Over the past 25 years, adtech has been focused on getting a generic message to an increasingly specific customer. We’re getting close to a world where brands can get perfectly customized creative in front of perfectly targeted customers.
Sib Mahapatra called it ‘infinite segmentation’: a strong core identity, fractured intelligently across channels, personalized so every customer gets their own version of the brand.
This infinite segmentation will dazzle consumers for a while, but will eventually become table stakes. (Remember when seeing your name in a brand’s email subject line was novel?)
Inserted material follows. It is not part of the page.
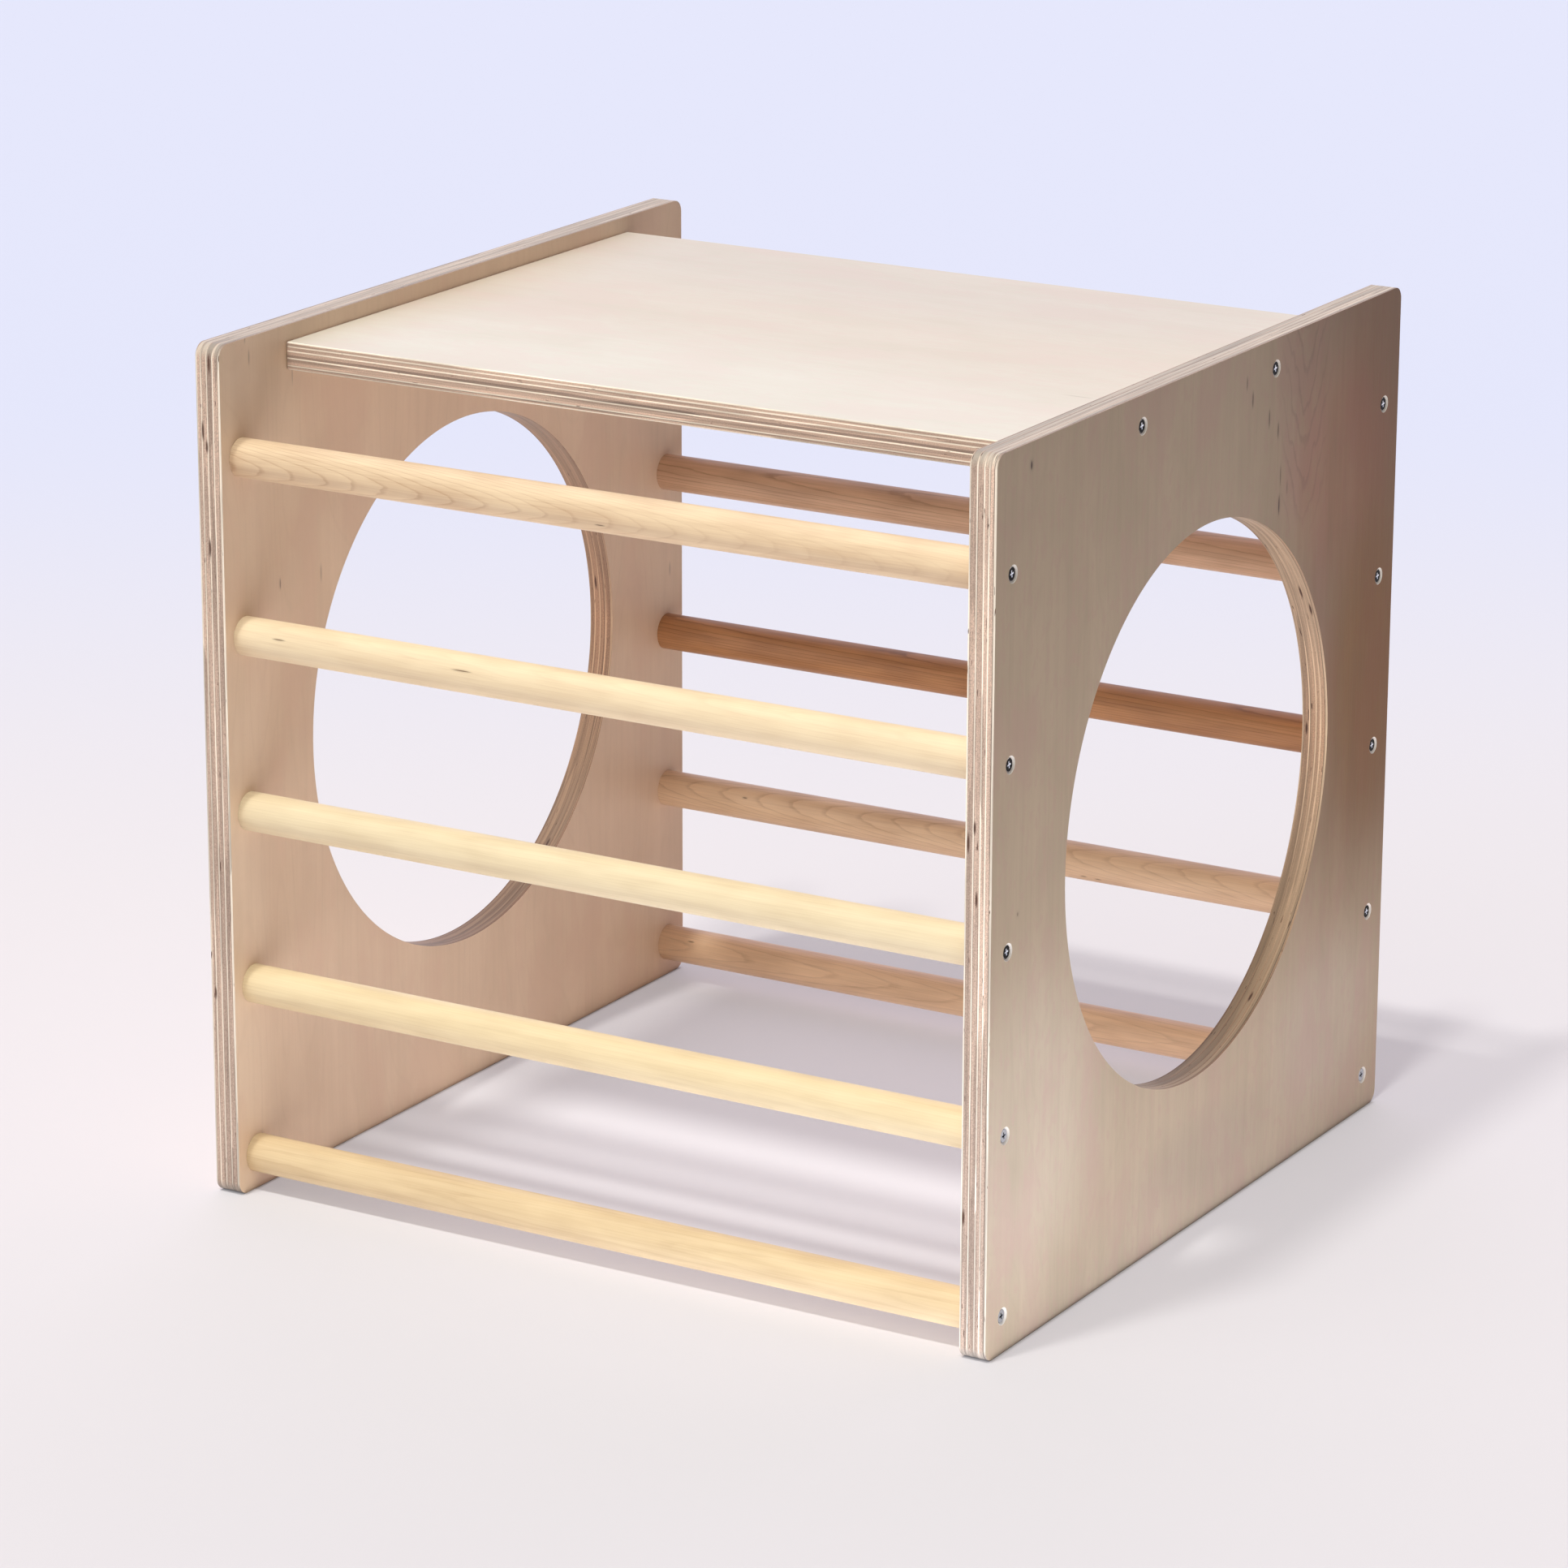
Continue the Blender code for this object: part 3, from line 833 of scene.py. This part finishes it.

In the long term, the most reliable way for brands to nurture relationships with consumers will be by helping us nurture relationships with each other. The more individualistic digital content becomes, the more we’ll crave IRL engagement that brings together communities.
Jones is one of my favorite examples here. Hilary and Caroline are building a nicotine cessation company informed by cutting-edge science. But what made me a believer was this insight: people need community for new habits to stick. Jones fills a void. Quitting becomes an identity that bonds users together. Their products are chic, their app layers in the social experience, and the resulting brand makes it cool to be a ‘Quitter.’
This is the model of the future. I believe consumers will go increasingly tribal. Shared meals, travel, collaborations, affiliate communities, invite-only events… things that make you feel like you’re part of something, not just targeted by something.